The Graham family can never seem to cut a break from big government. The Texas Commission on Environmental Quality (TCEQ), the state agency that grants wastewater permits, approved a permit for the neighboring developer of Johnson Ranch in spite of the fact that Administrative Law JudgeSarah Ramos, who heard the Graham’s case in a contested case hearing, ruled that the permit should be denied. Allowing the developer to dump its treated sewage onto the Graham’s property means they’ll lose that land under the ‘waters of the state’ claimed by the state of Texas, even though the area is a dry creek bed and unnamed tributary of the Cibolo Creek.

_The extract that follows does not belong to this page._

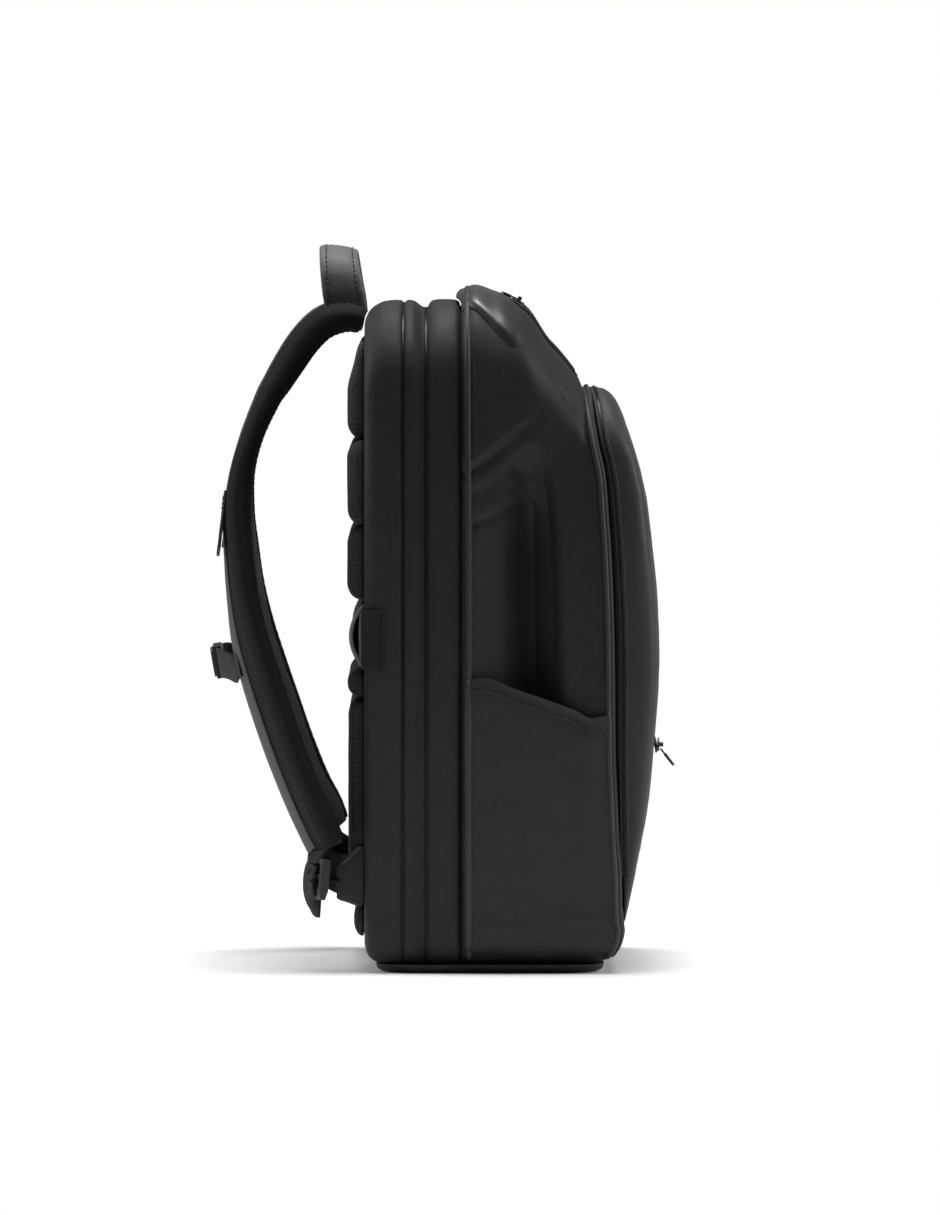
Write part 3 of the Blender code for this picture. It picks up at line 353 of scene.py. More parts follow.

It’s a backhanded way for a developer to exploit the power of government for its own private gain.
The TCEQ interprets the Texas water code to consider all water that drains or collects in a channel as belonging to the state. The Graham-Lux family ranch has a dry creek bed that only flows when it floods, but the state considers it a creek that belongs to them, and therefore they can discharge effluent into it (to benefit a single, private developer).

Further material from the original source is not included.